Faribault Daily News reports…
While the technology enabling the significant shift to telemedicine has been in place for years, most providers have preferred to stick with face-to-face appointments. In addition, Medicare and other health insurance often haven’t reimbursed care providers for virtual appointments.
On both counts, change has come rapidly. On March 30, the Centers for Medicare and Medicaid Services announced that it would reimburse physicians for telehealth visits at the same rate as for in-person visits.
Effective March 1, the change covers checkups and medical care provided for any reason, not just coronavirus care. Medicare also expanded access by scrapping a rule that required all telehealth visits to take place on devices meeting federal online privacy and security standards.

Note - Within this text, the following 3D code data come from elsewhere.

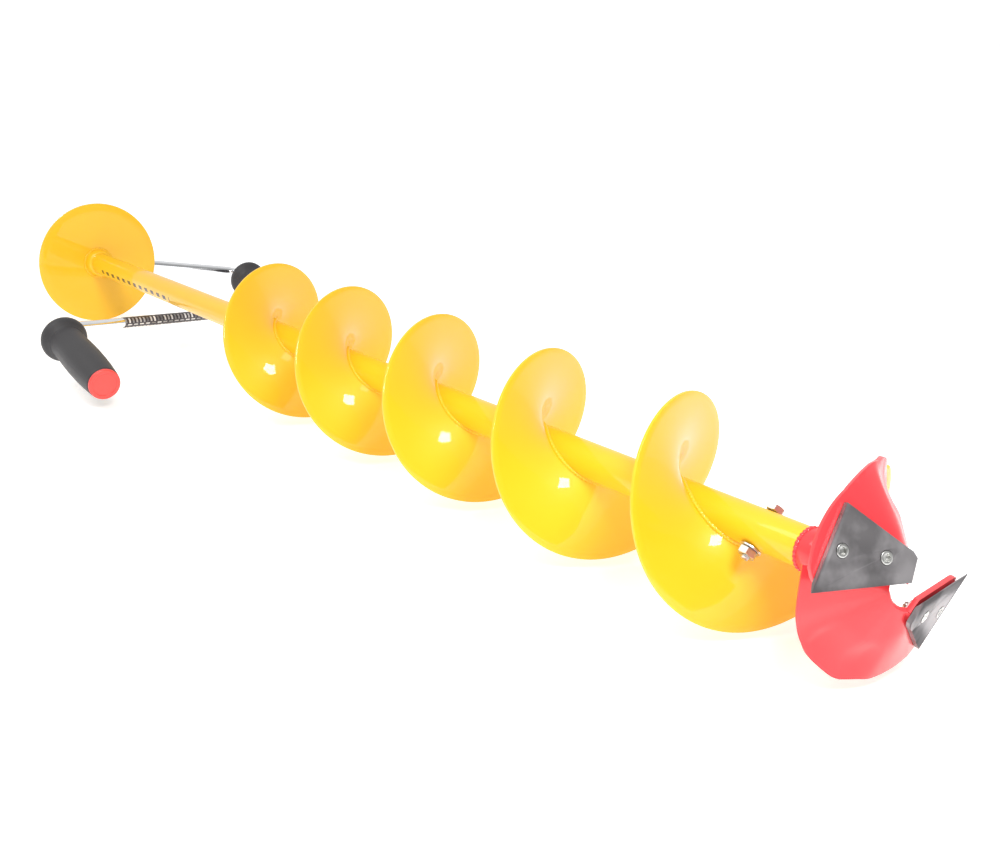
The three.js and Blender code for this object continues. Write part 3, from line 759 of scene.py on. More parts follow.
def finish(slot):
    """The material of one of the record's slots, made the first time that it is asked for."""
    name = f"{slot}_finish"
    if name in bpy.data.materials:
        return bpy.data.materials[name]
    colours = bpy.context.scene.auger_colours
    yellow = tuple(colours.yellow)
    red = tuple(colours.red)
    makers = {
        "yellow_paint": lambda: powder_coat(name, yellow, shade_of(yellow, 0.93)),
        "red_paint": lambda: powder_coat(name, red, shade_of(red, 0.9)),
        "blade_steel": lambda: ground_steel(name, tuple(colours.steel)),
        "chrome": lambda: plating(name, tuple(colours.chrome), 0.09, 500.0, 0.02),
        "zinc": lambda: plating(name, tuple(colours.zinc), 0.3, 1200.0, 0.12),
        "grip_rubber": lambda: moulded(name, tuple(colours.rubber), 0.5, 1800.0, 0.25),
        "liner_plastic": lambda: moulded(name, (0.05, 0.05, 0.05), 0.45, 1200.0, 0.15),
        "cap_plastic": lambda: moulded(name, tuple(colours.cap), 0.36, 1500.0, 0.12, 0.15),
        "label": lambda: printed_film(name),
    }
    return makers[slot]()


# ------------------------------------------------------------------ tube, disc and flight


def wrap_map(piece, radius, ahead=0.0):
    """A map on a bar about X: along it in metres, and round it in metres from the given angle."""
    for old in list(piece.data.uv_layers):
        piece.data.uv_layers.remove(old)
    layer = piece.data.uv_layers.new(name="Wrap")
    girth = 2 * math.pi
    for face in piece.data.polygons:
        middle = math.atan2(face.center.z, face.center.y) - ahead
        middle -= girth * math.floor(middle / girth)
        for loop in face.loop_indices:
            point = piece.data.vertices[piece.data.loops[loop].vertex_index].co
            angle = math.atan2(point.z, point.y) - ahead
            angle += girth * round((middle - angle) / girth)
            layer.data[loop].uv = (point.x * MM, angle * radius * MM)


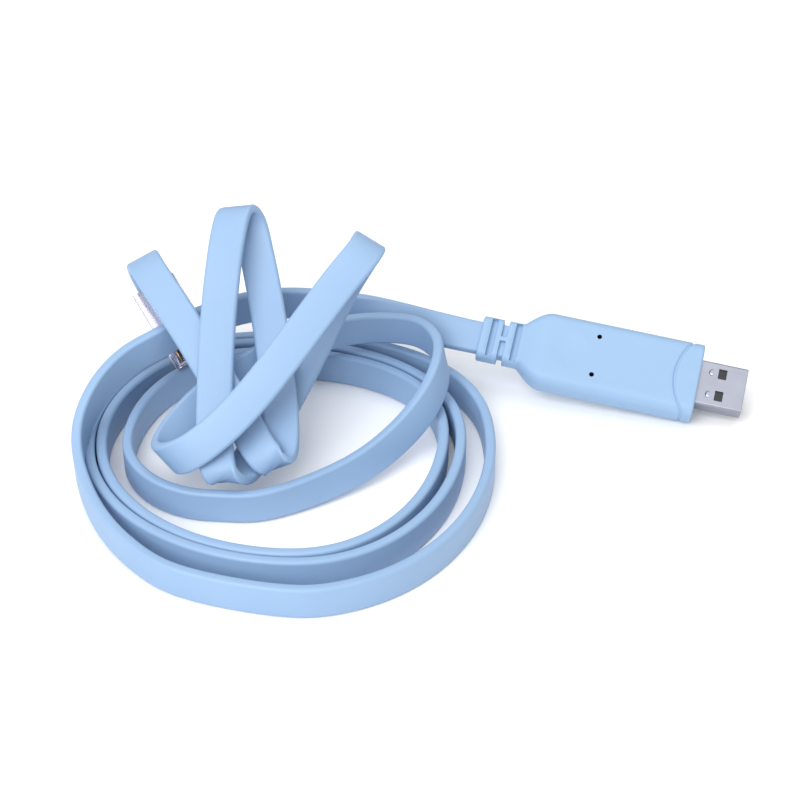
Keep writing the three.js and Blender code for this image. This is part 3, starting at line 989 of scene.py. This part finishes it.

U.S. Sens. Tina Smith and Amy Klobuchar feel that doesn’t go far enough. Together, Minnesota’s two senators introduced the Health Care at Home Act last Friday, with the backing of the National Alliance on Mental Illness, the American Psychiatric Association and other organizations. The bill is designed to reduce the gap in coverage for telemedicine visits in comparison to in-person visits. It also prohibits restrictions as to which particular medical issues are eligible for telemedicine reimbursement.
Other restrictions existed at the state level, including limits on the number of reimbursable telemedicine visits per week and a requirement that telemedicine appointments be conducted over video chat rather than by phone.
Maisha Giles, the Minnesota Department of Health’s behavioral health director, said her agency has worked rapidly to help care providers across the state adapt to telemedicine. In addition, she said, the department has provided flexible grant funding for providers.